Mums if you have been through a divorce are you and your ex on good terms?

Comment below to let us know x

30 thoughts on “The Good Divorce

  1. Aloysia says:

    Thanks Mumbox for this article, it actually came at the right time. I am currently in the process of a divorce and sometimes it just seems so hard and unfair. I am going through so many emotions right now and it’s taking everything in me to hang in there. My ex was my first and only boyfriend and then we got married and had 3 kids. Having never even been through a break up before, I just felt like I wish I knew exactly what to do, how to behave etc and this article has definitely helped me in more ways than you know. Thank you so much.

    • Rejoice Muza says:

      Exquisite article! Feels like it’s meant for me. My divorce was very bad…2 years after I divorced my ex husband raped me and I reported it obviously. Now, years down the line, my daughter loves her daddy so much that she wants to go to him every Friday after school and come back on Monday.

      I decided that I have to put our grievances aside as it seems we will be communicating every week. Even though he doesn’t help me with fees or anything I told myself that my kids can not suffer because of our grievances.

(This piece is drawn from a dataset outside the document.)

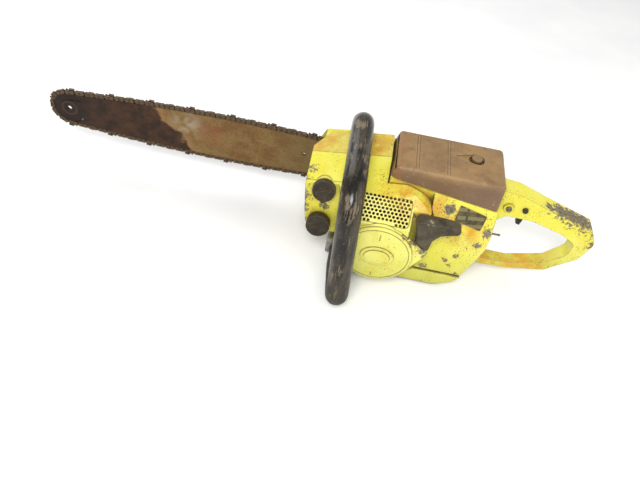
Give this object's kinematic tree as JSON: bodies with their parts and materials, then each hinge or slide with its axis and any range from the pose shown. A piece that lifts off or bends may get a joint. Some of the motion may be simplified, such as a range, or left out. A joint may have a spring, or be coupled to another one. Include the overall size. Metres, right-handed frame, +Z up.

      Thank you for this article, it helps a lot.

  2. DESIREE says:

    Thank you for the information which is very helpful.. I am in a similar situation and it really weighs heavy on kids. After reading the article I contacted my ex to try and put our differences aside and show a united front. It really works and I have seen my kids graded improving. Please keep on sending the articles. We are sometimes enveloped in such matters that an article such as this one is a light in a dark space. Thank you.

  3. Melissa says:

    Today there are many more tools/ reading material to assist families through divorce. As a person who has experience parents getting divorced 30 years ago. I wish these kinds of articles were around then, especially to help parent navigate their way through such a difficult time. Thank you mumbox for the article. It is needed especially for people going through difficult times such as divorce.